January 26, 2006

KINDER VERBOTEN!

It turns out that in good old Deutschland, more than a third of adults are going through life childless, or, as some of us prefer, blissfully unencumbered.

Germany's birth rate has not been a salient political issue since the Nazi era, which one would think might offer half a clue that treating half a citizenry like breeding cows is perhaps not the best way to run a state. But apparently not.

Instead, "the two ruling parties are trying to outdo each other with pro-family measures."
Chancellor Angela Merkel's government -- formed late last year -- recently agreed to give new mothers generous one-year wage replacement subsidies. Plans to eliminate fees for kindergarten are also being floated.

"It's the first time since 1945 that a German government has come out of the closet about population policy," wrote the Berliner Zeitung newspaper. "Family policy is suddenly chic."

Despite state financial support of 150 billion euros ($180 billion) a year for child support programs including monthly subsidies of 154 euros per child, many Germans are reluctant to start families due to a generally frosty attitude to children.

Parents with young children are often made to feel unwelcome in restaurants, employers rarely make arrangements for workers with small children, preschool care in some places is hard to find and fees far exceed costs for university. Many schools also close at noon, making it difficult for working parents.
Well, boo hoo frickin' hoo. Realize, the United States is anomalous among "modern" nations at the moment for having a growing population. Could it be, perhaps, that these contemporaries of ours have had a taste of several decades living in decent states that respect and provide for them regardless of whether they're part of an ideal, "real family?"

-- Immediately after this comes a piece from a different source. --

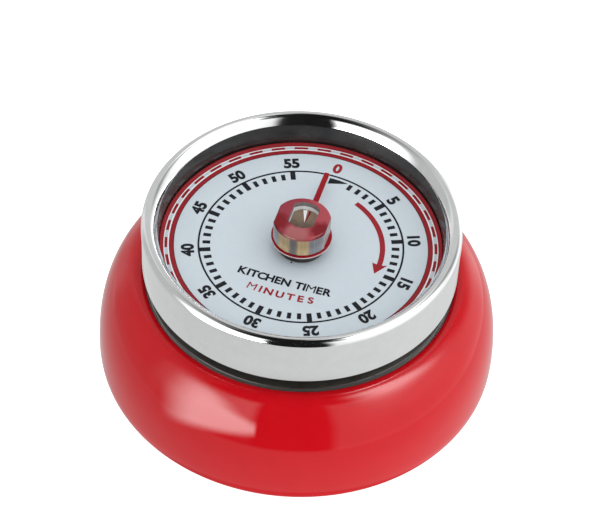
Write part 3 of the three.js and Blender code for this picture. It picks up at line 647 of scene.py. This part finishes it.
lettering("dial_words_black", arc_text("KITCHEN TIMER", -16.6, 137.7, 147.8, -83.1, 1.49, 1.66, 1.04, 0.036), "print_black", Z0, Z1)
lettering("dial_words_red", arc_text("MINUTES", -3.7, 25.4, 37.8, -81.9, 2.0, 1.5, 1.12, 0.034), "print_red", Z0, Z1)

# ------------------------------------------------------------------ pointer, insert and knob
def spin(x, y):
    """Local +X is along the pointer."""
    return x * math.cos(TURN) - y * math.sin(TURN), x * math.sin(TURN) + y * math.cos(TURN)


def pointer_piece():
    """Disc and finger are two closed solids that overlap, each with a red top layer and a pale core that shows at its edge."""
    def build(name, outline, hole_r, z0, z1, material):
        verts, faces = [], []
        n = len(outline(0))
        levels = [(z0, -0.015), (z0 + 0.02, 0.0), (z1 - 0.03, 0.0), (z1, -0.03)]
        for z, g in levels:
            verts += [(x, y, z) for x, y in outline(g)]
        for k in range(3):
            for i in range(n):
                j = (i + 1) % n
                faces.append((k * n + i, k * n + j, (k + 1) * n + j, (k + 1) * n + i))
        if hole_r:
            base = len(verts)
            for z in (z0, z1):
                verts += [(hole_r * math.cos(2 * math.pi * i / n), hole_r * math.sin(2 * math.pi * i / n), z) for i in range(n)]
            for i in range(n):
                j = (i + 1) % n
                faces.append((i, base + i, base + j, j))
                faces.append((3 * n + i, 3 * n + j, base + n + j, base + n + i))
                faces.append((base + i, base + n + i, base + n + j, base + j))
        else:
            faces.append(tuple(reversed(range(n))))
            faces.append(tuple(range(3 * n, 4 * n)))
        return verts, faces
    disc = lambda g: [(5.3 * (1 + g / 5.3) * math.cos(2 * math.pi * i / 128), (5.3 + g) * math.sin(2 * math.pi * i / 128)) for i in range(128)]

    def finger(g):
        w = 0.525 + g
        pts = [(5.0, -w), (10.0, -w * 0.95), (15.5, -w * 0.87), (15.7 + g, -w * 0.62), (15.7 + g, w * 0.62), (15.5, w * 0.87), (10.0, w * 0.95), (5.0, w)]
        return [spin(*p) for p in pts]
    v, f = join_data(build("a", disc, 2.7, 30.86, 31.1, None), build("b", finger, 0, 30.86, 31.09, None))
    piece("pointer_top", v, f, "pointer_red", "winding_arbor", replaces=["pointer"])
    v, f = join_data(build("a", disc, 2.7, 30.6, 30.865, None), build("b", finger, 0, 30.62, 30.865, None))
    piece("pointer_base", v, f, "pointer_edge", "winding_arbor")


pointer_piece()

insert_profile = rounded([(1.55, 30.6), (2.6, 30.6, 0.05), (2.6, 32.8, 0.15), (0, 32.8), (0, 32.6), (1.55, 32.6)], 3)
lathe("brass_insert", insert_profile, "insert_brass", "winding_arbor", seg=96, replaces=["knob_insert"])


def dd_outline(half, radius, fillet, n_arc=22, n_corner=6, n_flat=4):
    """Double-D with filleted corners; round ends along the pointer."""
    h, R = half - fillet, radius - fillet
    tc = math.acos(h / R)          # half angle of a flat, seen from the centre, about the local X axis
    pts = []
    for side in range(2):
        base = math.pi * side
        # flat at angle base (normal along local X turned by base)
        c0 = (R * math.cos(base - tc), R * math.sin(base - tc))
        c1 = (R * math.cos(base + tc), R * math.sin(base + tc))
        for k in range(n_corner):
            t = base - tc + tc * k / n_corner
            pts.append((c0[0] + fillet * math.cos(t), c0[1] + fillet * math.sin(t)))
        for k in range(n_flat):
            s = k / n_flat
            x, y = c0[0] + (c1[0] - c0[0]) * s, c0[1] + (c1[1] - c0[1]) * s
            pts.append((x + fillet * math.cos(base), y + fillet * math.sin(base)))
        for k in range(n_corner):
            t = base + tc * k / n_corner
            pts.append((c1[0] + fillet * math.cos(t), c1[1] + fillet * math.sin(t)))
        for k in range(n_arc):
            t = base + tc + (math.pi - 2 * tc) * k / n_arc
            pts.append((radius * math.cos(t), radius * math.sin(t)))
    # local X here is across the flats, so turn it to stand across the pointer
    a = TURN - math.pi / 2
    return [(x * math.cos(a) - y * math.sin(a), x * math.sin(a) + y * math.cos(a)) for x, y in pts]


WINDOW_SHIFT = 0.85      # the window sits towards the pointer, mm


def knob_mesh():
    """Returns the closed solid and one material number per face: 0 side, 1 red top, 2 grey, 3 white, 4 floor of the window."""
    sx, sy = spin(WINDOW_SHIFT, 0)
    loops = []
    for z, g in [(31.15, 0.10), (31.25, 0.0), (34.78, 0.0), (34.95, 0.04), (35.1, 0.12), (35.21, 0.24), (35.28, 0.36), (35.3, 0.48)]:
        loops.append([(x, y, z) for x, y in dd_outline(4.62 - g, 5.05 - g, 0.35)])
    for z, h, R in [(35.3, 2.38, 3.13), (35.26, 2.31, 3.06), (35.18, 2.3, 3.05), (34.3, 2.3, 3.05), (33.4, 2.3, 3.05)]:
        loops.append([(x + sx, y + sy, z) for x, y in dd_outline(h, R, 0.3)])
    mats = [0, 0, 1, 1, 1, 1, 1, 1, 1, 2, 2, 3]
    n = len(loops[0])
    verts = [p for l in loops for p in l]
    faces, ids = [], []
    for k in range(len(loops) - 1):
        for i in range(n):
            j = (i + 1) % n
            faces.append((k * n + i, k * n + j, (k + 1) * n + j, (k + 1) * n + i))
            ids.append(mats[k])
    last = (len(loops) - 1) * n
    top = len(verts)
    verts.append((sx, sy, 33.4))
    for i in range(n):
        faces.append((last + i, last + (i + 1) % n, top))
        ids.append(4)
    # bore from below
    bore = []
    for z, r in [(31.15, 2.75), (32.85, 2.75), (32.95, 2.65)]:
        bore.append(len(verts))
        for x, y in dd_outline(4.62, 5.05, 0.35):
            a = math.atan2(y, x)
            verts.append((r * math.cos(a), r * math.sin(a), z))
    for i in range(n):
        j = (i + 1) % n
        faces.append((i, bore[0] + i, bore[0] + j, j))
        ids.append(0)
        for k in range(2):
            faces.append((bore[k] + i, bore[k + 1] + i, bore[k + 1] + j, bore[k] + j))
            ids.append(0)
    roof = len(verts)
    verts.append((0, 0, 32.95))
    for i in range(n):
        faces.append((bore[2] + i, roof, bore[2] + (i + 1) % n))
        ids.append(0)
    return verts, faces, ids


v, f, ids = knob_mesh()
knob = piece("knob_body", v, f, ["knob_side", "knob_red", "knob_grey", "knob_white", "knob_floor"], "winding_arbor", sharp=35, replaces=["knob"])
assert len(knob.data.polygons) == len(ids)
knob.data.polygons.foreach_set("material_index", ids)
knob.data.update()


def on_floor(r, a):
    """A point of the window's floor: r to the right and a away, seen from the camera's side, mm."""
    return r * math.cos(AZ) - a * math.sin(AZ), r * math.sin(AZ) + a * math.cos(AZ)


# Painted reflections: a white wedge and a red stripe on the window's floor, set by the camera's azimuth, stand in for
# the pointer's reflections in the clear knob.
v, f = prism([on_floor(*q) for q in ((0.10, 3.72), (0.38, 0.73), (0.83, 3.62))], 33.38, 33.44)
piece("window_reflection_wedge", v, f, "knob_white", "winding_arbor")
v, f = prism([on_floor(*q) for q in ((1.12, 3.50), (0.92, 2.6), (0.42, 0.75), (0.62, 0.95), (1.22, 2.5), (1.5, 3.35))], 33.38, 33.43)
piece("window_reflection_stripe", v, f, "pointer_red", "winding_arbor")

# ------------------------------------------------------------------ CAD nodes that stay as they are
slots = {s["node"]: s.get("material_slot") for s in frame["record"]["subparts"]}
for name, o in NODES.items():
    key = slots.get(name)
    o.data.materials.clear()
    o.data.materials.append(MAT.get(key, MAT["arbor_steel"]))

# ------------------------------------------------------------------ floor and light
floor_mesh = bpy.data.meshes.new("floor")
S = 3.0
floor_mesh.from_pydata([(-S, -S, 0), (S, -S, 0), (S, S, 0), (-S, S, 0)], [], [(0, 1, 2, 3)])
floor = bpy.data.objects.new("floor", floor_mesh)
floor.location.z = -0.00002
bpy.context.scene.collection.objects.link(floor)
fm, fnt, fb = new_material("floor_white")
fv = coords(fnt)
fnt.links.new(mix_colour(fnt, noise(fnt, fv, 40, 2.0), (0.93, 0.93, 0.93), (0.95, 0.95, 0.95)), fb.inputs["Base Color"])
fb.inputs["Roughness"].default_value = 0.9
fb.inputs["Specular IOR Level"].default_value = 0.0
fb.inputs["Emission Color"].default_value = (1, 1, 1, 1)
fb.inputs["Emission Strength"].default_value = 0.9
# the floor is one-sided, so that the base can be looked at from below
geo, clear, pick = (fnt.nodes.new(k) for k in ("ShaderNodeNewGeometry", "ShaderNodeBsdfTransparent", "ShaderNodeMixShader"))
fnt.links.new(geo.outputs["Backfacing"], pick.inputs[0])
fnt.links.new(fb.outputs[0], pick.inputs[1])
fnt.links.new(clear.outputs[0], pick.inputs[2])
fnt.links.new(pick.outputs[0], next(n for n in fnt.nodes if n.type == "OUTPUT_MATERIAL").inputs[0])
floor_mesh.materials.append(fm)
floor.visible_glossy = False
floor.visible_diffuse = False
floor.visible_transmission = True

world = bpy.data.worlds.new("studio")
bpy.context.scene.world = world
world.use_nodes = True
wt = world.node_tree
wt.nodes.clear()
wo = wt.nodes.new("ShaderNodeOutputWorld")
bg = wt.nodes.new("ShaderNodeBackground")
wt.links.new(bg.outputs[0], wo.inputs[0])
tc = wt.nodes.new("ShaderNodeTexCoord")
sep = wt.nodes.new("ShaderNodeSeparateXYZ")
wt.links.new(tc.outputs["Generated"], sep.inputs[0])
wx, wy, wz = sep.outputs


def W(op, a, b=None):
    return math_node(wt, op, a, b)


front = W("SUBTRACT", W("MULTIPLY", wx, math.sin(AZ)), W("MULTIPLY", wy, math.cos(AZ)))
side = W("ADD", W("MULTIPLY", wx, math.cos(AZ)), W("MULTIPLY", wy, math.sin(AZ)))
azi = W("MULTIPLY", W("ARCTAN2", side, front), 180 / math.pi)
ele = W("MULTIPLY", W("ARCSINE", W("MINIMUM", W("MAXIMUM", wz, -1.0), 1.0)), 180 / math.pi)


def up_step(v, a, b):
    return remap(wt, v, a, b, 0.0, 1.0, True)


def down_step(v, a, b):
    return remap(wt, v, a, b, 1.0, 0.0, True)


def product(*xs):
    out = xs[0]
    for q in xs[1:]:
        out = W("MULTIPLY", out, q)
    return out


LIGHT = 0.55
above = up_step(ele, -24, -20)
left_low = W("ADD", W("MULTIPLY", azi, 0.45), -1.4)         # lower and upper edges of the left window slope with azimuth
left_top = W("ADD", W("MULTIPLY", azi, -1.02), -8.0)
left_box = W("ADD", product(15.0, up_step(azi, -74, -50), down_step(azi, -19.5, -17), up_step(W("SUBTRACT", ele, left_low), -3, 9),
                            down_step(W("SUBTRACT", ele, left_top), -14, 8), down_step(ele, 20, 52)),
             product(3.4, up_step(azi, -86, -60), down_step(azi, -24, -17), up_step(ele, -27, 20), down_step(ele, 40, 60)))
right_box = W("ADD", product(13.0, up_step(azi, 34, 70), down_step(azi, 84, 104), up_step(ele, 18, 52), down_step(ele, 62, 76)),
              product(1.6, up_step(azi, 16, 60), down_step(azi, 80, 120), up_step(ele, -18, 40), down_step(ele, 58, 76)))
right_low = W("ADD", product(1.75, up_step(azi, 18, 26), down_step(azi, 100, 135), above, down_step(ele, 46, 62)),
              product(1.5, up_step(azi, 98, 125), down_step(azi, 145, 160), above, down_step(ele, 0, 30)))
back_arc = product(1.7, up_step(azi, 60, 72), down_step(azi, 168, 178), up_step(ele, 50, 60), down_step(ele, 72, 80))
left_far = product(1.0, up_step(azi, -142, -128), down_step(azi, -80, -60), above, down_step(ele, 45, 85))
rear = product(1.15, up_step(W("ABSOLUTE", azi), 118, 142), above, down_step(ele, 50, 76))
ground = product(down_step(ele, -24, -19), W("ADD", 0.42, product(0.88, up_step(ele, -68, -58))), W("ADD", 0.97, W("MULTIPLY", side, 0.12)))
total = None
for part in (left_box, right_box, right_low, back_arc, left_far, rear):
    total = part if total is None else W("ADD", total, part)
strip = product(up_step(azi, -18, -16.5), down_step(azi, 16, 19))
total = W("MULTIPLY", total, W("SUBTRACT", 1.0, product(strip, above)))
cap = product(up_step(azi, -70, -36), down_step(azi, 34, 64), up_step(ele, 44, 60))
total = W("MULTIPLY", total, W("SUBTRACT", 1.0, W("MULTIPLY", cap, 0.85)))
total = W("ADD", total, ground)
total = W("ADD", total, 0.02)
total = W("MULTIPLY", total, LIGHT)

# broad soft light: a little stronger from the right, from straight above and from the white floor
wide = W("ADD", 1.0, W("MULTIPLY", front, 0.10))
wide = W("ADD", wide, W("MULTIPLY", side, 0.40))
wide = W("ADD", wide, W("MULTIPLY", W("MAXIMUM", W("MULTIPLY", wz, -1.0), 0.0), 0.9))
wide = W("ADD", wide, product(0.6, up_step(ele, 40, 62)))

lp = wt.nodes.new("ShaderNodeLightPath")


def choose(flag, no, yes):
    n = wt.nodes.new("ShaderNodeMix")
    n.data_type = "FLOAT"
    wt.links.new(lp.outputs[flag], n.inputs[0])
    wt.links.new(no, n.inputs[2])
    if isinstance(yes, float):
        n.inputs[3].default_value = yes
    else:
        wt.links.new(yes, n.inputs[3])
    return n.outputs[0]


wt.links.new(choose("Is Camera Ray", choose("Is Diffuse Ray", total, wide), 1.0), bg.inputs["Strength"])
bg.inputs["Color"].default_value = (1, 1, 1, 1)
world.cycles.sampling_method = "NONE"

Sure, that might and probably does make for a practically unsustainable state in the long term, but if you allow people the freedom to pursue their own interests and their own lifestyles, don't be surprised if they find they fancy it and aren't particularly eager to revert.

And sure it may be ominous for national pride or domestic economics, but few would classify underpopulation as one of the paramount global ills of the moment. Couldn't this trend toward fewer children in some nations be part of some kind of feedback loop or population cycle, that may resolve itself with time? Must the state step in and impose "pro-family" measures at the expense of everyone else?

And it's not just at the expense of citizens–these familial-minded Führers are also wrenching away our hope. You see, as long as places like Germany exist, some of us can take comfort in believing there are nations on this earth to which we could emigrate and still enjoy a high standard of living while escaping that maddening, patronizing cultural obsession with catering to kids, marriage and real families.

If I may descend for a moment into Euro-snobbery, I've been to Germany, and I rather liked it. There's not too much sun, trains are always on time, the food and drink are delightful–and from what I've seen, its public spaces aren't crawling with cajoling children.

(Sure, cigarette smoke permeates most public spaces, but I'd take more carcinogenic fumes over more kids any day, because the fumes only assail one sense at a time. And slowly kill you, I suppose, but 'tis a small price to pay for such sweet if transient earthly joy that comes with a shrinking populace.)

If taken to its extreme, such a state could develop a global community of diverse individuals coalesced around a shared aversion to children. Or, syntaxed more optimistically, on a shared revelry in peace unassailed by wailing babes, motion unobstructed by strollers and scurrying toddlers and aesthetics uncorrupted by the little spawns and the unseemly particulars of their care.

The willing could look back to classical philosophy and choose to pursue their versions of immortality through the intellectual and creative–nurturing Platonic conceptions of the good and just and harmonious and giving birth in beauty to progeny that won't just be more bodies taking up space, misusing and corrupting what the useful ones create.

At the very least, Germany and nations like it have solid infrastructural and societal underpinnings for a new kind quasi-utopian modern state that is not overtly "child-friendly," but merely "child-tolerant."

And though I may be a cruel and heartless bitch, I'm also a pragmatist–I'd drink to that, and how.